======== Records provided
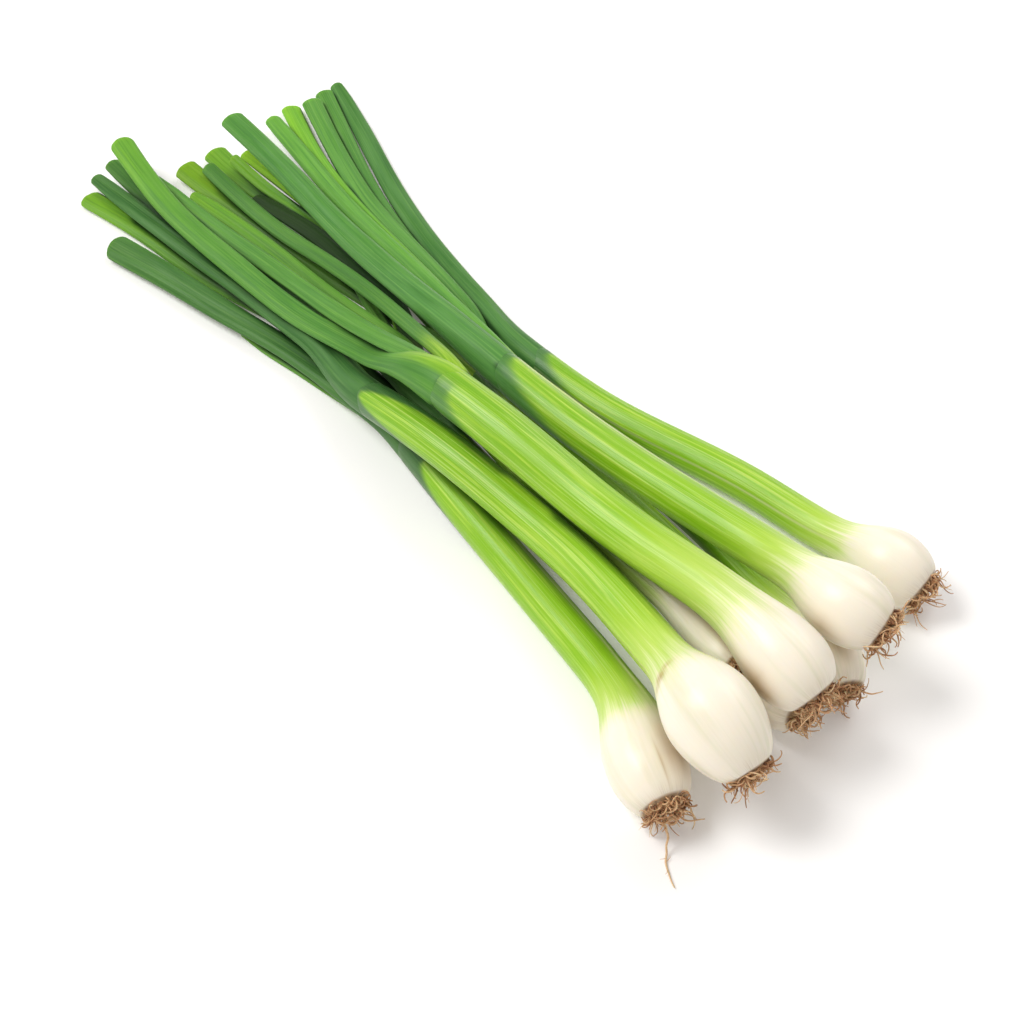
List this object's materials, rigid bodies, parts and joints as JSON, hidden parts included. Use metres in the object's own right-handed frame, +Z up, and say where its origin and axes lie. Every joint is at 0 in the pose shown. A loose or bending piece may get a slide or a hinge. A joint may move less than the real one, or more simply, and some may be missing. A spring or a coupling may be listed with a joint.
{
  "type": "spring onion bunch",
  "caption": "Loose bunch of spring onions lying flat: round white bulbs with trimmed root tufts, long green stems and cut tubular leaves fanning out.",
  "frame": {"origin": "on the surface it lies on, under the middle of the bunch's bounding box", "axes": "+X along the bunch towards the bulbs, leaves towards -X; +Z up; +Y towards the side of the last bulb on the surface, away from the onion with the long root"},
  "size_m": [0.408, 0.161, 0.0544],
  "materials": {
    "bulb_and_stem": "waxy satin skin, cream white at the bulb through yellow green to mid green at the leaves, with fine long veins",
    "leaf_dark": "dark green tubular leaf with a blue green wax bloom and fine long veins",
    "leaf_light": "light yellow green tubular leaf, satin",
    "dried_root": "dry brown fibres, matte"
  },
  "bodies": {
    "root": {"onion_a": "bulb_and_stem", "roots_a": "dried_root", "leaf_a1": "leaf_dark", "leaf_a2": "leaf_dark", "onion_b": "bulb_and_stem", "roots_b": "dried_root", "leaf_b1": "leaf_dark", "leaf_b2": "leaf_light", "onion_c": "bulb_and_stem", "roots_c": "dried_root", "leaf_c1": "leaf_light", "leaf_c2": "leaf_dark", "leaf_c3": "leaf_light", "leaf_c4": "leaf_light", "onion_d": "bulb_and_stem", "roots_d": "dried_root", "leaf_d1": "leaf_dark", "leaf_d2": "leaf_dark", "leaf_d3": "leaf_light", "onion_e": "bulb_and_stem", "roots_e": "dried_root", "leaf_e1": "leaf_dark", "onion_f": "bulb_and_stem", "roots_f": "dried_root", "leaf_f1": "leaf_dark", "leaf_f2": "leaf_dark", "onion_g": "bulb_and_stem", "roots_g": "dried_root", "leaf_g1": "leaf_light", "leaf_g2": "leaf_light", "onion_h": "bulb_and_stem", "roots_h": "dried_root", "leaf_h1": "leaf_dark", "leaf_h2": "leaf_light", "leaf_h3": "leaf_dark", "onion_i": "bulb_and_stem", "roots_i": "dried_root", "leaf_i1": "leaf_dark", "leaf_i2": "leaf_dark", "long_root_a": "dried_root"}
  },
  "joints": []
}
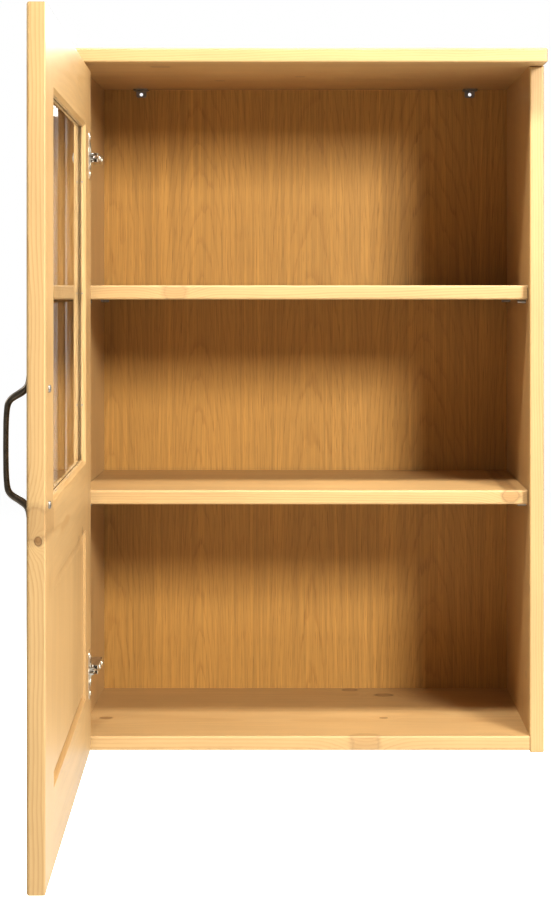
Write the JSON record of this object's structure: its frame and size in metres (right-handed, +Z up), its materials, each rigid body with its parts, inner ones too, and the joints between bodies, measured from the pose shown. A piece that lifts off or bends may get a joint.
================
Write out the data again, exactly and in full.

### Completed exercise
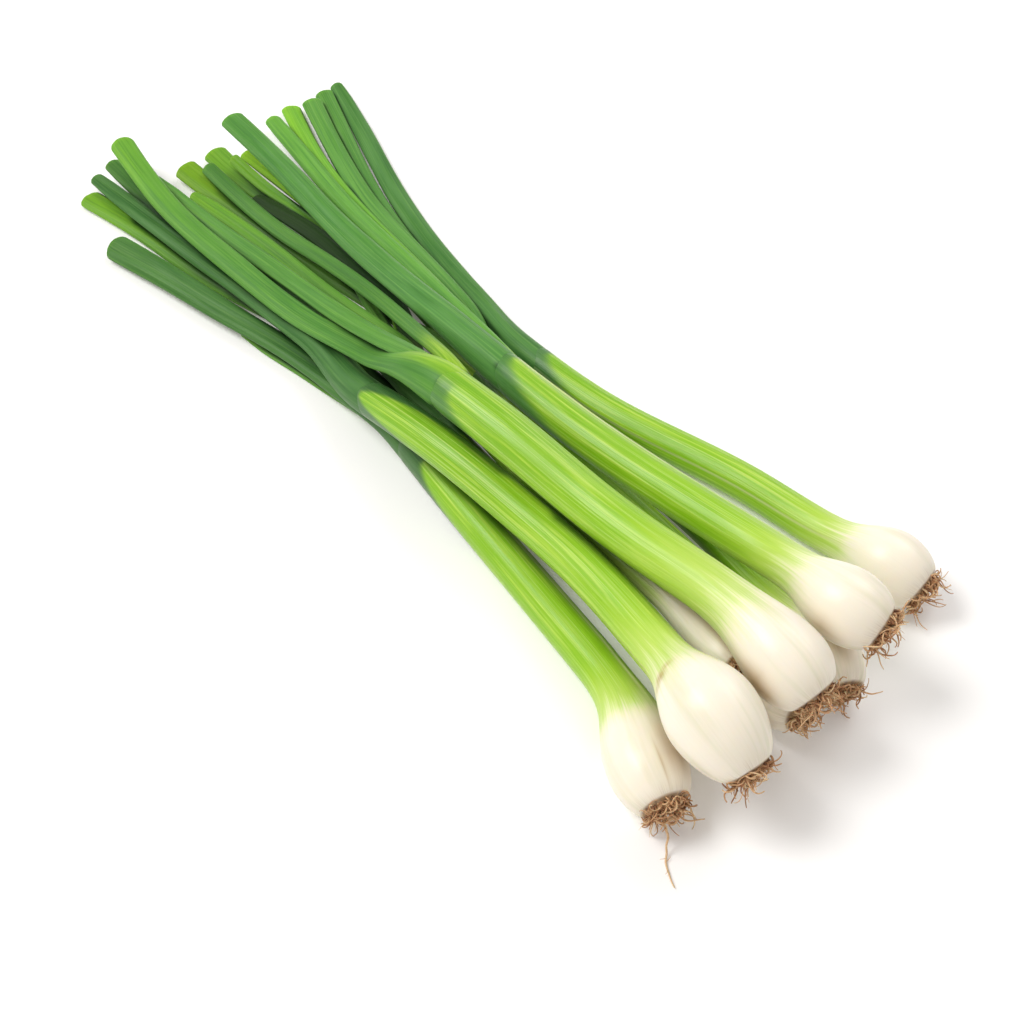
List this object's materials, rigid bodies, parts and joints as JSON, hidden parts included. Use metres in the object's own right-handed frame, +Z up, and say where its origin and axes lie. Every joint is at 0 in the pose shown. A loose or bending piece may get a slide or a hinge. A joint may move less than the real one, or more simply, and some may be missing. A spring or a coupling may be listed with a joint.
{
  "type": "spring onion bunch",
  "caption": "Loose bunch of spring onions lying flat: round white bulbs with trimmed root tufts, long green stems and cut tubular leaves fanning out.",
  "frame": {"origin": "on the surface it lies on, under the middle of the bunch's bounding box", "axes": "+X along the bunch towards the bulbs, leaves towards -X; +Z up; +Y towards the side of the last bulb on the surface, away from the onion with the long root"},
  "size_m": [0.408, 0.161, 0.0544],
  "materials": {
    "bulb_and_stem": "waxy satin skin, cream white at the bulb through yellow green to mid green at the leaves, with fine long veins",
    "leaf_dark": "dark green tubular leaf with a blue green wax bloom and fine long veins",
    "leaf_light": "light yellow green tubular leaf, satin",
    "dried_root": "dry brown fibres, matte"
  },
  "bodies": {
    "root": {"onion_a": "bulb_and_stem", "roots_a": "dried_root", "leaf_a1": "leaf_dark", "leaf_a2": "leaf_dark", "onion_b": "bulb_and_stem", "roots_b": "dried_root", "leaf_b1": "leaf_dark", "leaf_b2": "leaf_light", "onion_c": "bulb_and_stem", "roots_c": "dried_root", "leaf_c1": "leaf_light", "leaf_c2": "leaf_dark", "leaf_c3": "leaf_light", "leaf_c4": "leaf_light", "onion_d": "bulb_and_stem", "roots_d": "dried_root", "leaf_d1": "leaf_dark", "leaf_d2": "leaf_dark", "leaf_d3": "leaf_light", "onion_e": "bulb_and_stem", "roots_e": "dried_root", "leaf_e1": "leaf_dark", "onion_f": "bulb_and_stem", "roots_f": "dried_root", "leaf_f1": "leaf_dark", "leaf_f2": "leaf_dark", "onion_g": "bulb_and_stem", "roots_g": "dried_root", "leaf_g1": "leaf_light", "leaf_g2": "leaf_light", "onion_h": "bulb_and_stem", "roots_h": "dried_root", "leaf_h1": "leaf_dark", "leaf_h2": "leaf_light", "leaf_h3": "leaf_dark", "onion_i": "bulb_and_stem", "roots_i": "dried_root", "leaf_i1": "leaf_dark", "leaf_i2": "leaf_dark", "long_root_a": "dried_root"}
  },
  "joints": []
}
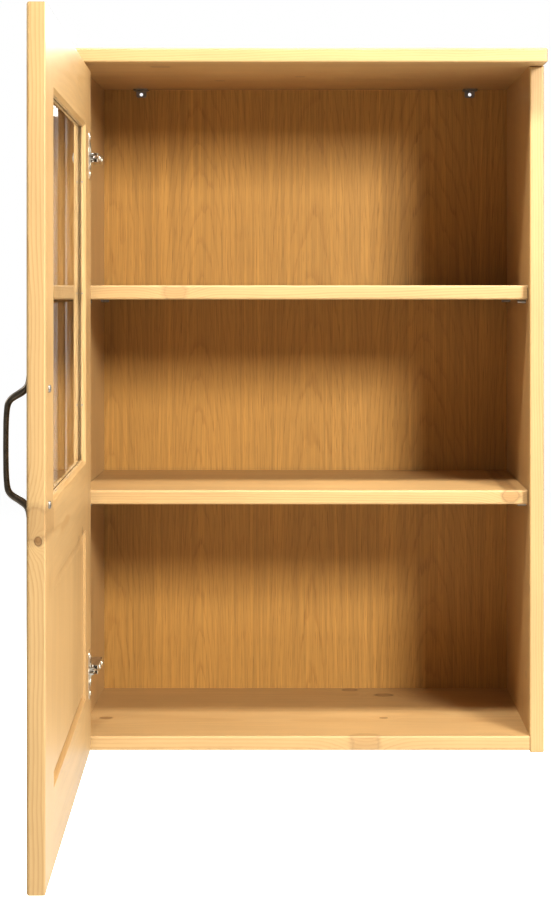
Write the JSON record of this object's structure: its frame and size in metres (right-handed, +Z up), its materials, each rigid body with its parts, inner ones too, and the joints between bodies, measured from the pose shown. A piece that lifts off or bends may get a joint.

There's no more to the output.